Tuesday, December 23, 2008

The Ant and the Grasshopper, Modernized for Today's America

In the original version of this tale that we all know so well, the ant works hard in the withering heat all summer long, building his house and laying up supplies for the winter. The grasshopper thinks the ant is a fool and laughs and dances and plays the summer away. Come winter, the ant is warm and well fed. The grasshopper has no food or shelter, so he dies out in the cold. The moral of the story is to be responsible for yourself!

There is a new version of the story circulating on the Internet that has updated and modernized the tale to better fit today’s America. In this new version, the ant still works hard in the withering heat all summer long, building his house and laying up supplies for the winter. The grasshopper still thinks the ant is a fool and laughs and dances and plays the summer away. But in today’s America, the lazy Grasshopper is not left out in the cold to die. Come winter, he calls a press conference and demands to know why the ant should be allowed to be warm and well fed while others, like himself, are cold and starving.

CBS, NBC, PBS, CNN, and ABC show up to provide a split-screen image of the shivering grasshopper on one side and the ant in his comfortable home with a table filled with food on the other.

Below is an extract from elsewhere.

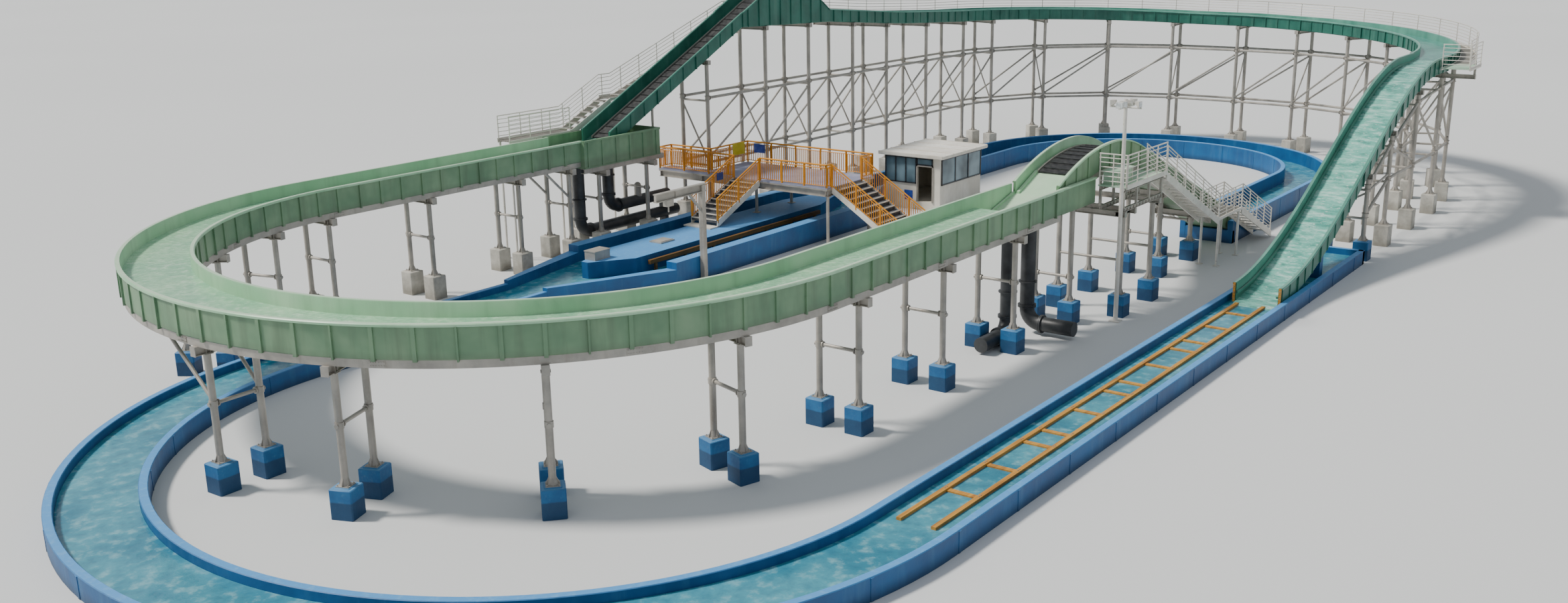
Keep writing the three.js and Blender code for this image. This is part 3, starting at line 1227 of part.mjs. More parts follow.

America is stunned by the sharp contrast. “How can this be, that in a country of such wealth, this poor grasshopper is allowed to suffer so?” they cry out. Kermit the Frog appears on Oprah with the grasshopper and everybody cries when they sing, “It's Not Easy Being Green.” Jesse Jackson stages a demonstration in front of the ant's house where the news stations film the group singing, “We shall overcome.” Jesse then has the group kneel down to pray to God for the grasshopper's sake.

Nancy Pelosi and John Kerry exclaim in an interview with Larry King that the ant has gotten rich off the back of the grasshopper, and both call for an immediate tax hike on the ant to make him pay his fair share.

Finally, the EEOC drafts the Economic Equity & Anti-Grasshopper Act retroactive to the beginning of the summer. The ant is fined for failing to hire a proportionate number of green bugs and, having nothing left to pay his retroactive taxes, his home is confiscated by the government.

The story ends as we see the grasshopper finishing up the last bits of the ant’s food while the government house he is in, which just happens to be the ant's old house, crumbles around him because he doesn't maintain it. The ant has disappeared in the snow. The grasshopper is found dead in a drug related incident and the house, now abandoned, is taken over by a gang of spiders who terrorize the once peaceful neighborhood.

To quote David Allen Grier, “America, have you lost your damned mind?!"